We don't rise to our goals. We fall to the level of our systems. Enthusiasm is common — everybody's fired up on January 1. Endurance is rare, and endurance is built, not felt.
Boredom is the checkpoint, not the exit
Every goal worth chasing has a boring stretch. The reps stop feeling exciting. The novelty's gone. Most guys read that boredom as a sign to switch it up, chase a shinier program, start over. Flip it. That boredom is the toll booth on the road to mastery. If you've never hit it, you've never stayed with anything long enough to get good. Push through the flat part and the compounding starts — slow at first, then quietly inevitable. And half-in doesn't count. Kind of right is the same as doing it wrong. Half your commitment gets you half the result, whether it's your health, your diet, or that project you keep "sort of" working on.
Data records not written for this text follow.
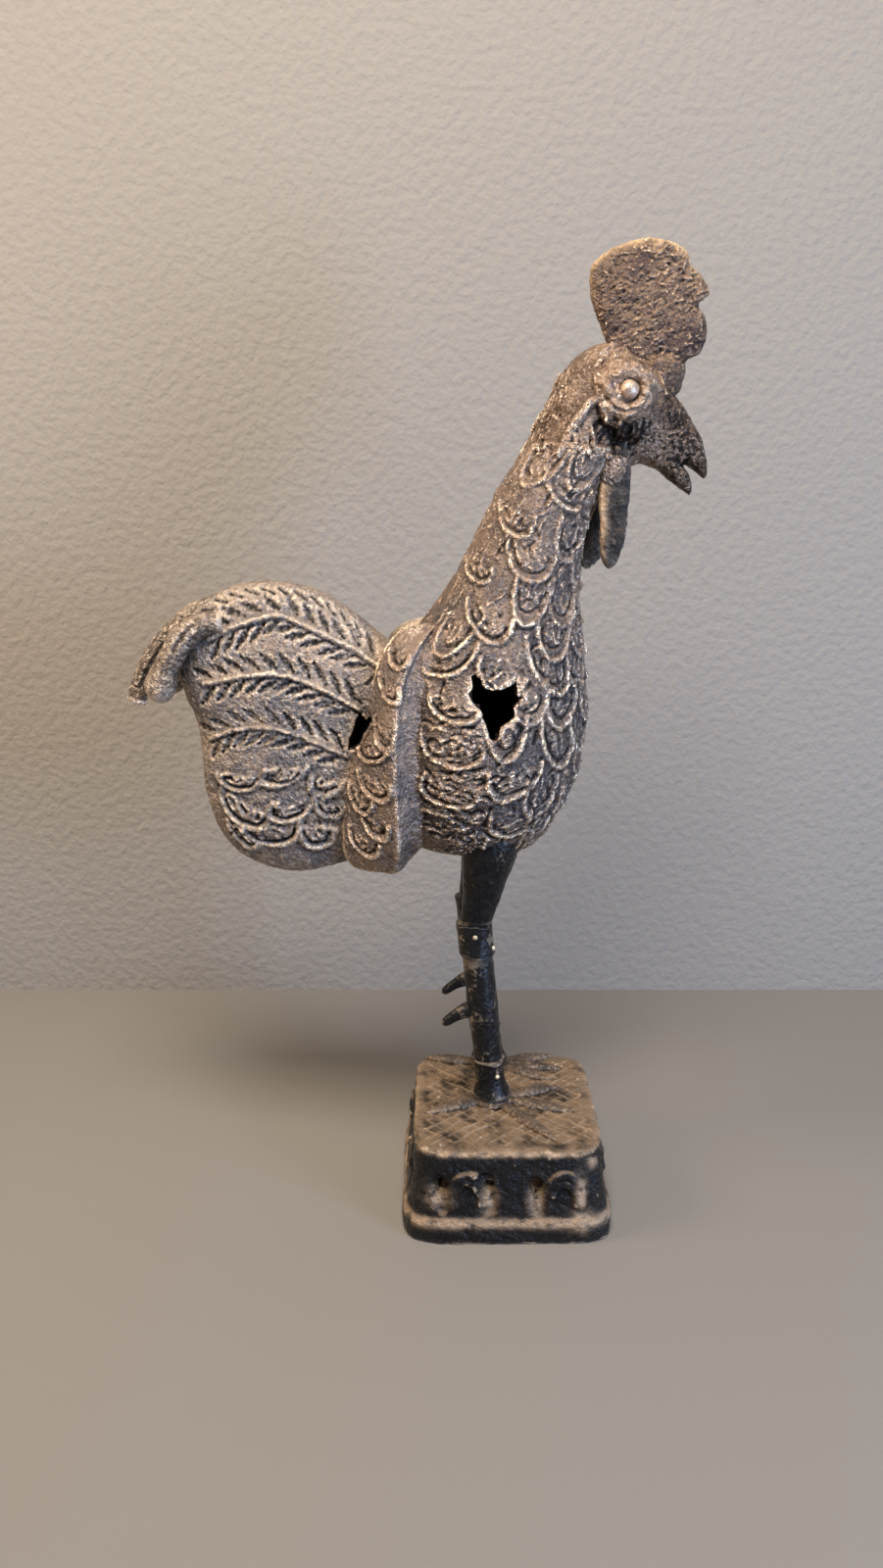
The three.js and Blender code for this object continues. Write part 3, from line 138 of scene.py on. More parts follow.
LOWER_BEAK_ROWS = [
    (35, -5.4, 4, 5), (38, -4.7, 3, 4.6), (43, -4.7, 0.9, 3.8), (46, -4.7, 0, 3), (48, -4.6, -1.2, 2.3),
    (49.9, -4.6, -3.3, 1.3),
]
COMB_OUTLINE = [
    (28.6, 151), (26, 157), (22.9, 164.5), (21.6, 171.6), (23, 176), (28, 179.6), (33.5, 181.6),
    (39.1, 182.5), (45.6, 181.3), (49.8, 178.6), (50.6, 175.6), (53.4, 172.9), (56.4, 167.8), (54.2, 165.9),
    (53.4, 164), (55.4, 161.8), (56.4, 158.4), (56.0, 154.4), (54.1, 151.1), (50.8, 149.3),
    (50.2, 144.9), (49.2, 140), (44, 139), (36, 145),
]
MIDDLE_SICKLE_ROWS = [
    (-86, 77.5, 4.6, 2.6), (-95, 75.4, 4.7, 2.6), (-101.5, 71.4, 4.5, 2.6), (-108, 65.4, 4.1, 2.6),
    (-113.2, 58.4, 3.6, 2.5), (-116.6, 51.4, 3.2, 2.3), (-118, 47.6, 3.0, 2.1),
]
SIDE_SICKLE_ROWS = [
    (-88, 74, 3.0, 3.0), (-94, 73, 3.8, 3.8), (-99.5, 69.4, 4.1, 4.1), (-103.6, 63.8, 4.0, 4.0),
    (-105.8, 59.6, 3.8, 3.8), (-106.8, 57, 4.4, 4.4), (-107.9, 54, 4.8, 4.8), (-109, 51.4, 4.1, 4.1),
    (-109.8, 49.8, 2.4, 2.4),
]
SIDE_SICKLE_OUT = 8.0
LEG_OUT = 12.0
PLINTH_HALF = (30.5, 31.7)
PLINTH_TOP = 30.5
FOOT_LEVEL = PLINTH_TOP + 0.3


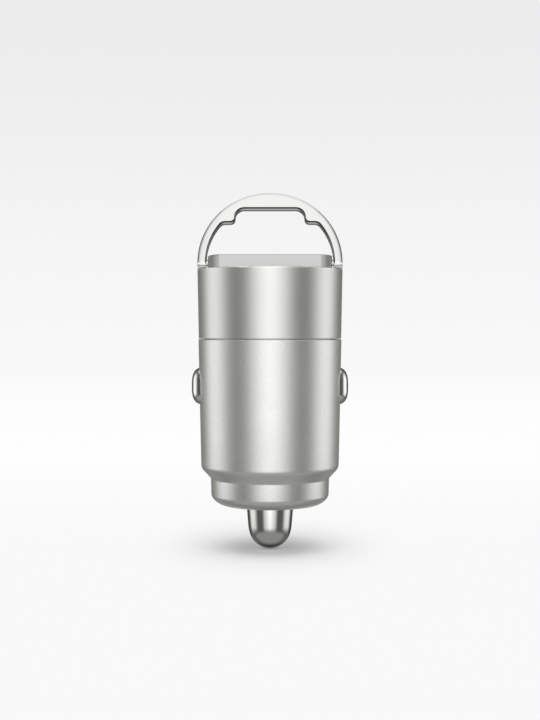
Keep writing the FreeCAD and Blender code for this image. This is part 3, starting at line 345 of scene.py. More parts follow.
def polished_metal(name, colour, roughness, rim=1.0, end=None, flank=None):
    """Plated and polished metal with the finest hairlines and small worn spots. Its rim is how white it
    gets where it turns away. From the height end down towards the floor its colour is darkened, a painted
    reflection of its own contact shadow, and farther than flank in front of the plug's axis or behind it
    it has painted shade."""
    finish, tree = new_finish(name)
    point = tree.place()
    hairs = tree.noise(tree.stretched(point, 1.0, 1.0, 12.0), HAIRLINE, 3.0)
    spots = tree.noise(point, WORN_SPOT, 4.0, 0.6)
    worn = spots.step(0.58, 0.75)
    tone = tree.mix(worn, colour, shaded(colour, WORN))
    # a painted reflection of the tip's contact shadow darkens it towards the floor
    if end:
        end_shade = tree.parts_of(point)[2].step(end, 0.15 * end)
        tone = tree.mix(end_shade, tone, shaded(colour, PAINTED_END_SHADE))
    # painted shade darkens the flanks close to the window's edge
    if flank:
        flank_shade = tree.parts_of(point)[1].size().step(flank - 0.08 * MM, flank)
        tone = tree.mix(flank_shade, tone, shaded(colour, PAINTED_FLANK_SHADE))
    tree.surface({
        "Base Color": tone,
        "Metallic": 1.0,
        "Roughness": roughness + 0.05 * worn + 0.03 * (hairs - 0.5),
        "Specular Tint": (rim, rim, rim, 1.0),
        "Normal": tree.bump(hairs, HAIRLINE_DEPTH),
    })
    return finish


def moulded_plastic(name, colour, roughness, grain=MOULD_GRAIN, depth=MOULD_DEPTH):
    """Moulded plastic with a fine spark-eroded texture."""
    finish, tree = new_finish(name)
    point = tree.place()
    texture = tree.noise(point, grain, 3.0, 0.55)
    clouds = tree.noise(point, MOULD_CLOUD)
    paler = tuple(min(1.0, part * 1.25 + 0.004) for part in colour[:3]) + (1.0,)
    tree.surface({
        "Base Color": tree.mix(clouds.step(0.3, 0.8, 0.0, 0.5), colour, paler),
        "Roughness": roughness + 0.12 * (texture - 0.5),
        "Normal": tree.bump(texture, depth),
    })
    return finish


def laminate(name):
    """Green board laminate with its faint weave and copper tracks under the mask."""
    finish, tree = new_finish(name)
    point = tree.place()
    weave = tree.noise(tree.stretched(point, 1.0, 6.0, 1.0), WEAVE)
    tracks = tree.noise(tree.stretched(point, 1.0, 1.0, 0.3), TRACK_GAP, 0.0).band(0.5, 0.03, 0.01)
    tone = tree.mix(weave, (0.010, 0.060, 0.030, 1.0), (0.014, 0.085, 0.042, 1.0))
    tree.surface({
        "Base Color": tree.mix(tracks * 0.7, tone, (0.035, 0.150, 0.060, 1.0)),
        "Roughness": 0.38 + 0.1 * weave,
        "Coat Weight": 0.3,
        "Normal": tree.bump(tracks + 0.2 * weave, TRACK_DEPTH),
    })
    return finish


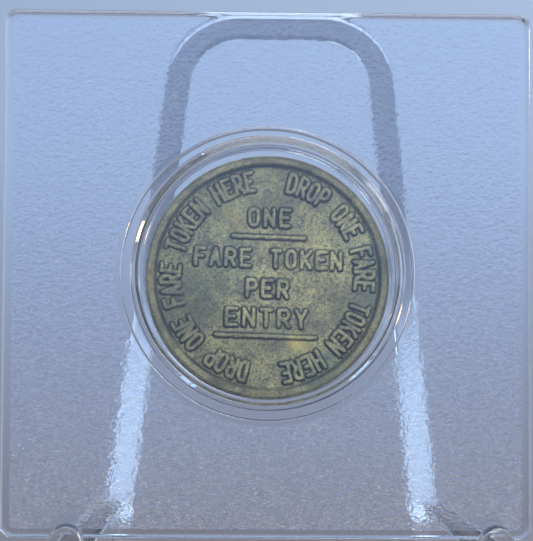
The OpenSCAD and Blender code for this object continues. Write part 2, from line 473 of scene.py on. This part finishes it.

The simple (not easy) path
Here's the whole thing, start to finish. Avoid the wrong things — you probably don't need more information, you need less noise. Find the right things and let yourself get genuinely fired up about them. Do those few things exceptionally well, no dabbling. Keep doing them past the point where it's fun. Then collect the results that were inevitable the whole time. That's not a hack. It's the opposite of a hack. But it's the only thing that's ever actually worked.
Your one thing
So back to the question. One healthy goal this year — name it. Maybe it's cracking a new number on the step test. Maybe it's a bodyweight you haven't seen in a decade. Maybe it's a push-up count that would've felt impossible last spring. Doesn't matter what it is, as long as it's one and it's yours.
Then ask yourself the harder one: are you living distracted, or deliberately? Because most failures aren't one catastrophic decision. They're a hundred small signals we ignored — the rules we figured didn't apply to us, the feedback we waved off because we already knew better.
You've built a career, a family, a life. You already know how to be all-in on something — you've just been spending that focus everywhere except on you. Pick the one thing. Build the system that protects it. Stay with it past boring. Picture where you're standing twelve months from now when you finally kept the main thing the main thing — that's not a fantasy, that's just math you haven't run yet.